Spin evolution of Earth-sized exoplanets, including atmospheric tides and core-mantle friction
Diana Cunha, Alexandre C. M. Correia, Jacques Laskar

TL;DR
This study investigates the long-term spin evolution of Earth-sized exoplanets, emphasizing the roles of atmospheric tides, core-mantle friction, eccentricity, and obliquity, revealing that planets tend to settle into specific non-synchronous equilibrium states.
Contribution
The paper extends previous models by incorporating eccentric orbits and obliquity effects, providing a more comprehensive understanding of exoplanet spin dynamics and habitability implications.
Findings
Obliquity evolves to 0 or 180 degrees.
Planets reach a limited set of equilibrium rotations.

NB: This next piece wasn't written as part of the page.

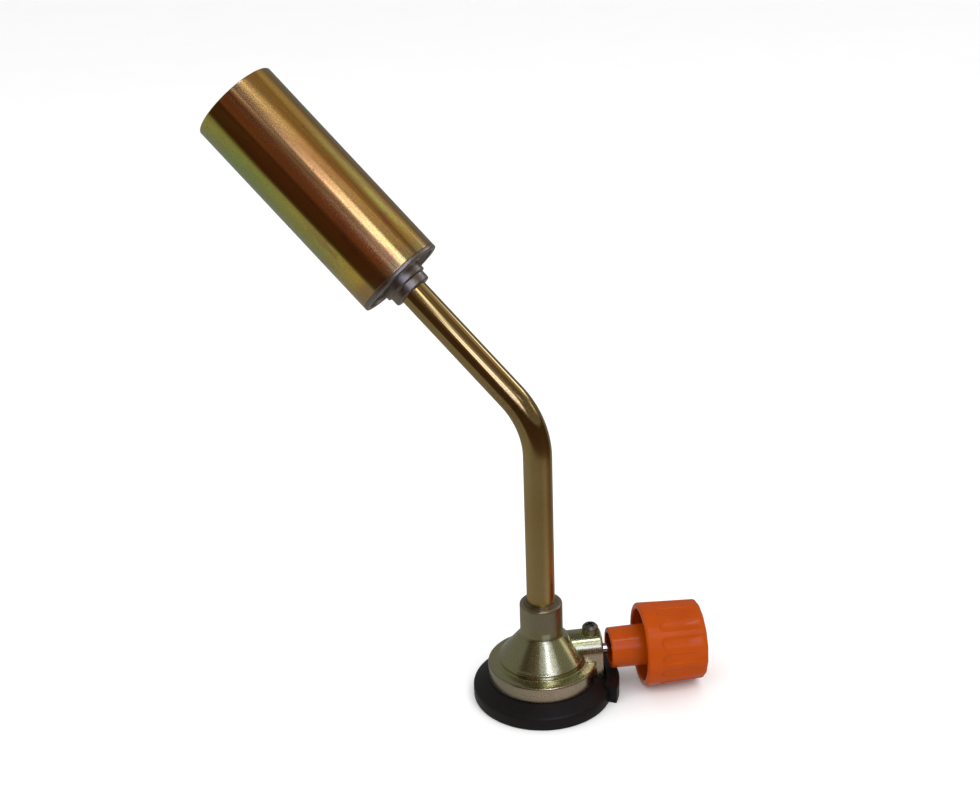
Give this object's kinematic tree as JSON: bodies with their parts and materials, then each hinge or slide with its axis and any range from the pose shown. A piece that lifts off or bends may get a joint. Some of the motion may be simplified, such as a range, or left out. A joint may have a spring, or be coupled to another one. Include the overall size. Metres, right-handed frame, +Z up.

Atmospheric tides significantly influence habitability assessments.
Abstract
Planets with masses between 0.1 - 10 M_earth are believed to host dense atmospheres. These atmospheres can play an important role on the planet's spin evolution, since thermal atmospheric tides, driven by the host star, may counterbalance gravitational tides. In this work we study the long-term spin evolution of Earth-sized exoplanets. We generalize previous works by including the effect of eccentric orbits and obliquity. We show that under the effect of tides and core-mantle friction, the obliquity of the planets evolve either to 0 or 180 degrees. The rotation of these planets is also expected to evolve into a very restricted number of equilibrium configurations. In general, none of this equilibria is synchronous with the orbital mean motion. The role of thermal atmospheric tides becomes more important for Earth-sized planets in the habitable zones of their systems, so they cannot be…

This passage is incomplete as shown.